Exercise prompt: Please quote every line word for word.

Data excerpt:

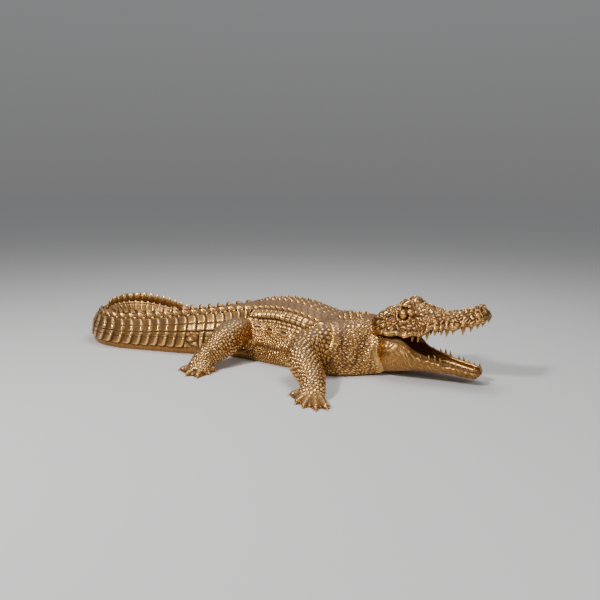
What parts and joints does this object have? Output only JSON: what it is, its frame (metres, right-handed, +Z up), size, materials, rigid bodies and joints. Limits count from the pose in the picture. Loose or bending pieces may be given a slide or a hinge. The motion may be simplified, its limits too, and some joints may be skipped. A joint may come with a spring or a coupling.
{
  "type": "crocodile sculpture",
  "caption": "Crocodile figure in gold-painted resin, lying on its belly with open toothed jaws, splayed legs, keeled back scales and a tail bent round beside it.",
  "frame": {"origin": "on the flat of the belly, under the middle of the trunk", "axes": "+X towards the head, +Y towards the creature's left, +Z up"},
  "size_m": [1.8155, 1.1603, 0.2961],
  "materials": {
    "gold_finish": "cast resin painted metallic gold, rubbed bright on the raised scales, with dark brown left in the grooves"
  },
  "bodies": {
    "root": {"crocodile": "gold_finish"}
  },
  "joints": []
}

Response to the exercise:
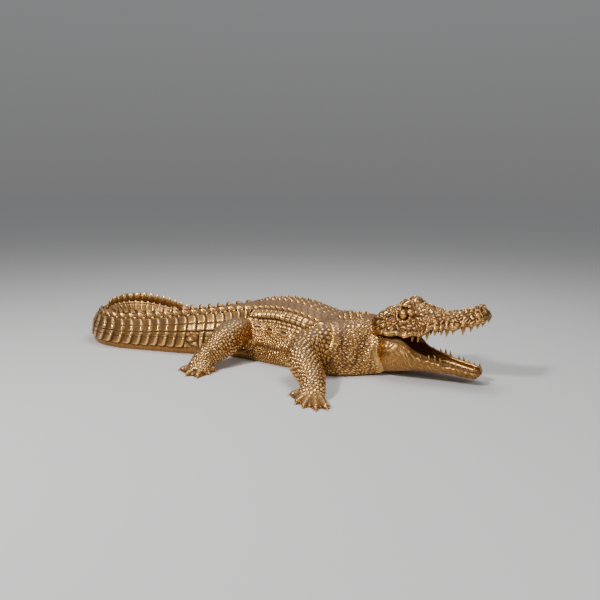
What parts and joints does this object have? Output only JSON: what it is, its frame (metres, right-handed, +Z up), size, materials, rigid bodies and joints. Limits count from the pose in the picture. Loose or bending pieces may be given a slide or a hinge. The motion may be simplified, its limits too, and some joints may be skipped. A joint may come with a spring or a coupling.
{
  "type": "crocodile sculpture",
  "caption": "Crocodile figure in gold-painted resin, lying on its belly with open toothed jaws, splayed legs, keeled back scales and a tail bent round beside it.",
  "frame": {"origin": "on the flat of the belly, under the middle of the trunk", "axes": "+X towards the head, +Y towards the creature's left, +Z up"},
  "size_m": [1.8155, 1.1603, 0.2961],
  "materials": {
    "gold_finish": "cast resin painted metallic gold, rubbed bright on the raised scales, with dark brown left in the grooves"
  },
  "bodies": {
    "root": {"crocodile": "gold_finish"}
  },
  "joints": []
}